Start
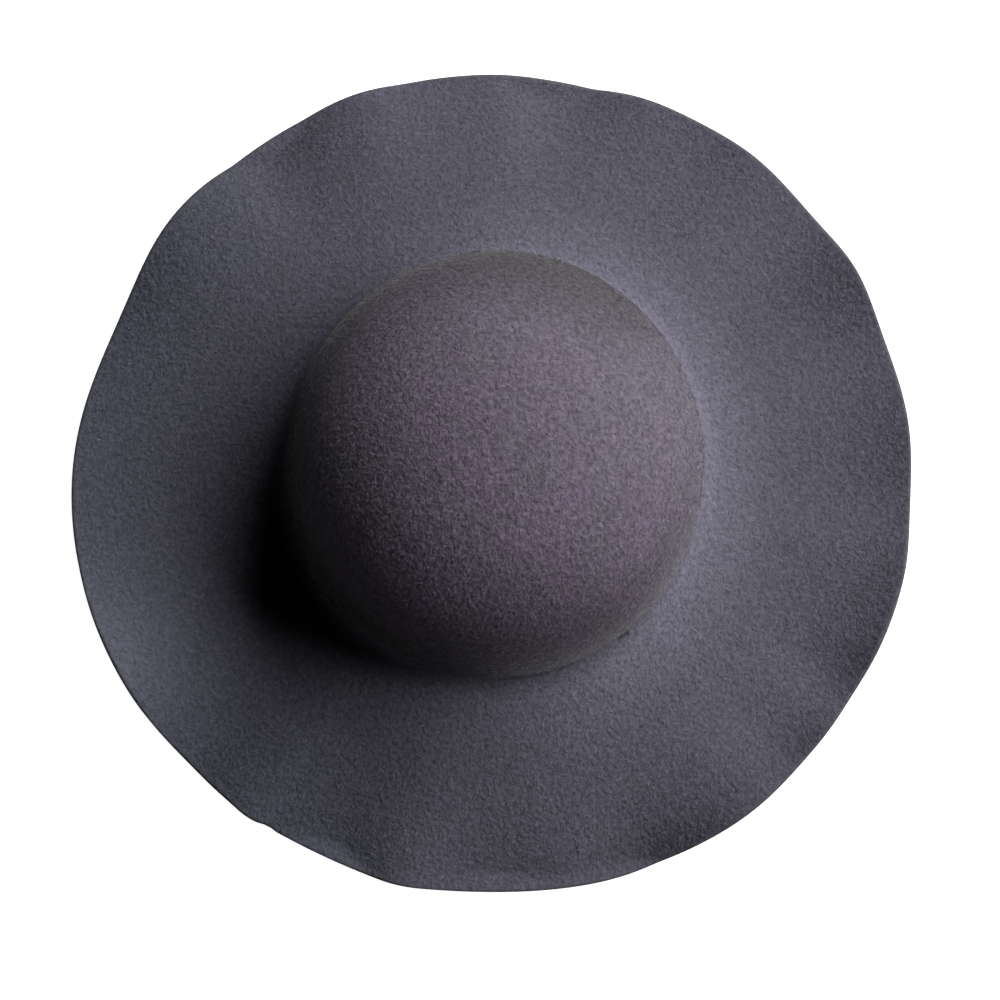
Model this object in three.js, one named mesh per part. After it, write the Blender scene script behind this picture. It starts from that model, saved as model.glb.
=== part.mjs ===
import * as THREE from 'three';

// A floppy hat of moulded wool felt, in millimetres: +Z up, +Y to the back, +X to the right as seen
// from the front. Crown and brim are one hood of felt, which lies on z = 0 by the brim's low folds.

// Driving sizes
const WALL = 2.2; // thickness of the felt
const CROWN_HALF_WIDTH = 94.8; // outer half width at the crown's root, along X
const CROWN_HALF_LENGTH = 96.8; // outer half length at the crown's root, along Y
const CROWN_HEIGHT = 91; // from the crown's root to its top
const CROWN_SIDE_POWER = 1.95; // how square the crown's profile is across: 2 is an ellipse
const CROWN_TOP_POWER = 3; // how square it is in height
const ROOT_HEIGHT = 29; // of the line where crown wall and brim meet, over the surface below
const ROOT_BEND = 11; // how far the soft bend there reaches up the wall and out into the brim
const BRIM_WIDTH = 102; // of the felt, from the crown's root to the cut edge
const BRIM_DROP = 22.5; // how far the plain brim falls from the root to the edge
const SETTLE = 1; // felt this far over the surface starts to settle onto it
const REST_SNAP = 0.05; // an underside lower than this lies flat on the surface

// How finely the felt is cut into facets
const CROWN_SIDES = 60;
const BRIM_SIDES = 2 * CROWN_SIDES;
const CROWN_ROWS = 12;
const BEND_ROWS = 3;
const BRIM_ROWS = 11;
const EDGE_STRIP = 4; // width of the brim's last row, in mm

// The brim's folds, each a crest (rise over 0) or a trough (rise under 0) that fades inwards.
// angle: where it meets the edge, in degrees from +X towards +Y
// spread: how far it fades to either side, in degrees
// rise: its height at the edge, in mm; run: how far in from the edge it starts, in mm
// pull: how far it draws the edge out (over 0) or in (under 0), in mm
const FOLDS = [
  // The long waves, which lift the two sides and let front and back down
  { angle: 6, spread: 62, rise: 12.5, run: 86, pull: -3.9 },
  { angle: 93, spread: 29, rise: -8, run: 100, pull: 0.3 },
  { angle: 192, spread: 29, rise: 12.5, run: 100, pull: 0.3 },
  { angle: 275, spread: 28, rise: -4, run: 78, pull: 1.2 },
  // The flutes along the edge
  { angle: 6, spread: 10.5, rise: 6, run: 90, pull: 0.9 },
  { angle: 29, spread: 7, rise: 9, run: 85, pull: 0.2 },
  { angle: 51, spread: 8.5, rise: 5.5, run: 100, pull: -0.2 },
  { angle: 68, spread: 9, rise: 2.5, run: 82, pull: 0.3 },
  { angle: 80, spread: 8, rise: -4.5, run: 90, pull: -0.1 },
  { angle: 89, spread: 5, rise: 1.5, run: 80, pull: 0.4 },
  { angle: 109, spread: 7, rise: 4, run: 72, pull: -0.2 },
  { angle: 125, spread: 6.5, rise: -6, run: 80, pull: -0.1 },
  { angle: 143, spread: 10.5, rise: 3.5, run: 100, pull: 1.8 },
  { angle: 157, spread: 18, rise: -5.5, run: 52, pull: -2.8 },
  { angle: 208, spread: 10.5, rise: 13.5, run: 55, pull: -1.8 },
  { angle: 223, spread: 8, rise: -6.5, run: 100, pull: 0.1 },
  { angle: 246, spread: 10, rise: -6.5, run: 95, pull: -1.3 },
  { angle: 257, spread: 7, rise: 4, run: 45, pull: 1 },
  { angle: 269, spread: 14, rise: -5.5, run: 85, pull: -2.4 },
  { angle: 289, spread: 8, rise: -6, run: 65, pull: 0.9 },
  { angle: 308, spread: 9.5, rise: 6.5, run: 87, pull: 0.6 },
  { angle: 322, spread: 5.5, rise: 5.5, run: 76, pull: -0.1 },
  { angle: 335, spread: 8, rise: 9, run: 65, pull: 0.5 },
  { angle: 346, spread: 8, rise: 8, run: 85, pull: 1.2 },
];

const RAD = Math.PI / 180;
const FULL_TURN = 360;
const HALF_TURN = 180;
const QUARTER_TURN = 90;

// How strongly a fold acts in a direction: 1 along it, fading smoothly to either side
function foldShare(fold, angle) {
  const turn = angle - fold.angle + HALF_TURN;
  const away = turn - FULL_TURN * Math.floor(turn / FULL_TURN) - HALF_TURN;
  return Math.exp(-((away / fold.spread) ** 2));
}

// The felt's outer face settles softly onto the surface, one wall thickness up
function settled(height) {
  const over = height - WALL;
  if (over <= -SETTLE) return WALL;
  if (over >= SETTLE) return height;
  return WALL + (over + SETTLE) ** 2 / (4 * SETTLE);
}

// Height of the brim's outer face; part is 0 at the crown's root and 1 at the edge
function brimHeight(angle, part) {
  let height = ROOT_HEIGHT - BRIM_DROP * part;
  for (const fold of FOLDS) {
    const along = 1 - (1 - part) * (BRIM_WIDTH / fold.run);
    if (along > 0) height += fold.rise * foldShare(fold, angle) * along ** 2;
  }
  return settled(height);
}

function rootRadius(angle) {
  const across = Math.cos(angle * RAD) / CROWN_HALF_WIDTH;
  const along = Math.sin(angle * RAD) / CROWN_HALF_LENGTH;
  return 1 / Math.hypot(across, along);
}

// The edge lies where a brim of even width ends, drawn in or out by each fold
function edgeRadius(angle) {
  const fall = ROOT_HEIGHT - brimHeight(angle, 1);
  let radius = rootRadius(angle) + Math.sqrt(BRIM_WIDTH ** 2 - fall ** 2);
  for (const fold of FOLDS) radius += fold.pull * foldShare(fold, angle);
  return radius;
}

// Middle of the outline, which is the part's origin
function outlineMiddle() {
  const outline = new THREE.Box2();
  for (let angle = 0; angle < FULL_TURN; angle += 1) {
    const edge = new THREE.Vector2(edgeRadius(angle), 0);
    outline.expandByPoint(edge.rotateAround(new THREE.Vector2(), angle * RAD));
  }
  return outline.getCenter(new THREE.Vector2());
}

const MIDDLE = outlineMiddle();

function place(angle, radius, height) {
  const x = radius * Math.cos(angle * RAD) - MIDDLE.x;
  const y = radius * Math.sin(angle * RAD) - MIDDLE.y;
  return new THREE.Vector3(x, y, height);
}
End
== What is expected ==
Repeat the data above exactly.

== Output of the task ==
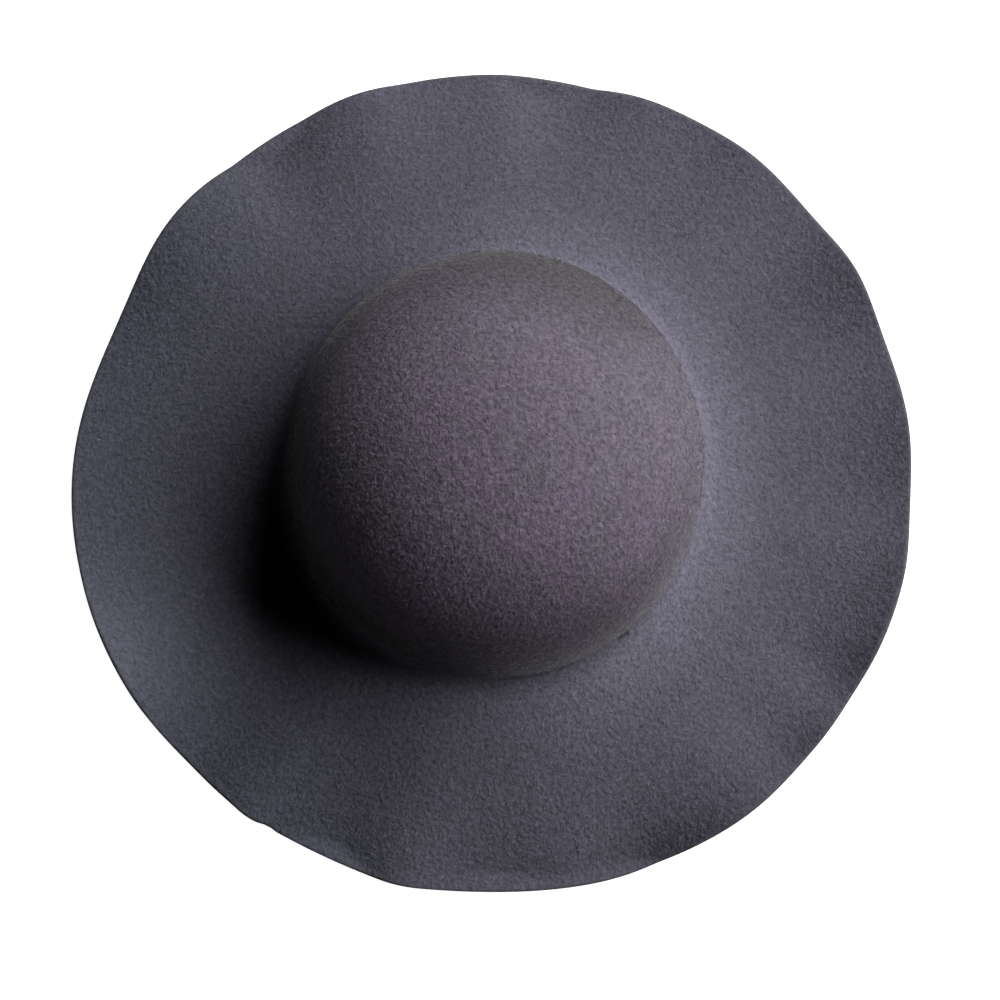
Model this object in three.js, one named mesh per part. After it, write the Blender scene script behind this picture. It starts from that model, saved as model.glb.
=== part.mjs ===
import * as THREE from 'three';

// A floppy hat of moulded wool felt, in millimetres: +Z up, +Y to the back, +X to the right as seen
// from the front. Crown and brim are one hood of felt, which lies on z = 0 by the brim's low folds.

// Driving sizes
const WALL = 2.2; // thickness of the felt
const CROWN_HALF_WIDTH = 94.8; // outer half width at the crown's root, along X
const CROWN_HALF_LENGTH = 96.8; // outer half length at the crown's root, along Y
const CROWN_HEIGHT = 91; // from the crown's root to its top
const CROWN_SIDE_POWER = 1.95; // how square the crown's profile is across: 2 is an ellipse
const CROWN_TOP_POWER = 3; // how square it is in height
const ROOT_HEIGHT = 29; // of the line where crown wall and brim meet, over the surface below
const ROOT_BEND = 11; // how far the soft bend there reaches up the wall and out into the brim
const BRIM_WIDTH = 102; // of the felt, from the crown's root to the cut edge
const BRIM_DROP = 22.5; // how far the plain brim falls from the root to the edge
const SETTLE = 1; // felt this far over the surface starts to settle onto it
const REST_SNAP = 0.05; // an underside lower than this lies flat on the surface

// How finely the felt is cut into facets
const CROWN_SIDES = 60;
const BRIM_SIDES = 2 * CROWN_SIDES;
const CROWN_ROWS = 12;
const BEND_ROWS = 3;
const BRIM_ROWS = 11;
const EDGE_STRIP = 4; // width of the brim's last row, in mm

// The brim's folds, each a crest (rise over 0) or a trough (rise under 0) that fades inwards.
// angle: where it meets the edge, in degrees from +X towards +Y
// spread: how far it fades to either side, in degrees
// rise: its height at the edge, in mm; run: how far in from the edge it starts, in mm
// pull: how far it draws the edge out (over 0) or in (under 0), in mm
const FOLDS = [
  // The long waves, which lift the two sides and let front and back down
  { angle: 6, spread: 62, rise: 12.5, run: 86, pull: -3.9 },
  { angle: 93, spread: 29, rise: -8, run: 100, pull: 0.3 },
  { angle: 192, spread: 29, rise: 12.5, run: 100, pull: 0.3 },
  { angle: 275, spread: 28, rise: -4, run: 78, pull: 1.2 },
  // The flutes along the edge
  { angle: 6, spread: 10.5, rise: 6, run: 90, pull: 0.9 },
  { angle: 29, spread: 7, rise: 9, run: 85, pull: 0.2 },
  { angle: 51, spread: 8.5, rise: 5.5, run: 100, pull: -0.2 },
  { angle: 68, spread: 9, rise: 2.5, run: 82, pull: 0.3 },
  { angle: 80, spread: 8, rise: -4.5, run: 90, pull: -0.1 },
  { angle: 89, spread: 5, rise: 1.5, run: 80, pull: 0.4 },
  { angle: 109, spread: 7, rise: 4, run: 72, pull: -0.2 },
  { angle: 125, spread: 6.5, rise: -6, run: 80, pull: -0.1 },
  { angle: 143, spread: 10.5, rise: 3.5, run: 100, pull: 1.8 },
  { angle: 157, spread: 18, rise: -5.5, run: 52, pull: -2.8 },
  { angle: 208, spread: 10.5, rise: 13.5, run: 55, pull: -1.8 },
  { angle: 223, spread: 8, rise: -6.5, run: 100, pull: 0.1 },
  { angle: 246, spread: 10, rise: -6.5, run: 95, pull: -1.3 },
  { angle: 257, spread: 7, rise: 4, run: 45, pull: 1 },
  { angle: 269, spread: 14, rise: -5.5, run: 85, pull: -2.4 },
  { angle: 289, spread: 8, rise: -6, run: 65, pull: 0.9 },
  { angle: 308, spread: 9.5, rise: 6.5, run: 87, pull: 0.6 },
  { angle: 322, spread: 5.5, rise: 5.5, run: 76, pull: -0.1 },
  { angle: 335, spread: 8, rise: 9, run: 65, pull: 0.5 },
  { angle: 346, spread: 8, rise: 8, run: 85, pull: 1.2 },
];

const RAD = Math.PI / 180;
const FULL_TURN = 360;
const HALF_TURN = 180;
const QUARTER_TURN = 90;

// How strongly a fold acts in a direction: 1 along it, fading smoothly to either side
function foldShare(fold, angle) {
  const turn = angle - fold.angle + HALF_TURN;
  const away = turn - FULL_TURN * Math.floor(turn / FULL_TURN) - HALF_TURN;
  return Math.exp(-((away / fold.spread) ** 2));
}

// The felt's outer face settles softly onto the surface, one wall thickness up
function settled(height) {
  const over = height - WALL;
  if (over <= -SETTLE) return WALL;
  if (over >= SETTLE) return height;
  return WALL + (over + SETTLE) ** 2 / (4 * SETTLE);
}

// Height of the brim's outer face; part is 0 at the crown's root and 1 at the edge
function brimHeight(angle, part) {
  let height = ROOT_HEIGHT - BRIM_DROP * part;
  for (const fold of FOLDS) {
    const along = 1 - (1 - part) * (BRIM_WIDTH / fold.run);
    if (along > 0) height += fold.rise * foldShare(fold, angle) * along ** 2;
  }
  return settled(height);
}

function rootRadius(angle) {
  const across = Math.cos(angle * RAD) / CROWN_HALF_WIDTH;
  const along = Math.sin(angle * RAD) / CROWN_HALF_LENGTH;
  return 1 / Math.hypot(across, along);
}

// The edge lies where a brim of even width ends, drawn in or out by each fold
function edgeRadius(angle) {
  const fall = ROOT_HEIGHT - brimHeight(angle, 1);
  let radius = rootRadius(angle) + Math.sqrt(BRIM_WIDTH ** 2 - fall ** 2);
  for (const fold of FOLDS) radius += fold.pull * foldShare(fold, angle);
  return radius;
}

// Middle of the outline, which is the part's origin
function outlineMiddle() {
  const outline = new THREE.Box2();
  for (let angle = 0; angle < FULL_TURN; angle += 1) {
    const edge = new THREE.Vector2(edgeRadius(angle), 0);
    outline.expandByPoint(edge.rotateAround(new THREE.Vector2(), angle * RAD));
  }
  return outline.getCenter(new THREE.Vector2());
}

const MIDDLE = outlineMiddle();

function place(angle, radius, height) {
  const x = radius * Math.cos(angle * RAD) - MIDDLE.x;
  const y = radius * Math.sin(angle * RAD) - MIDDLE.y;
  return new THREE.Vector3(x, y, height);
}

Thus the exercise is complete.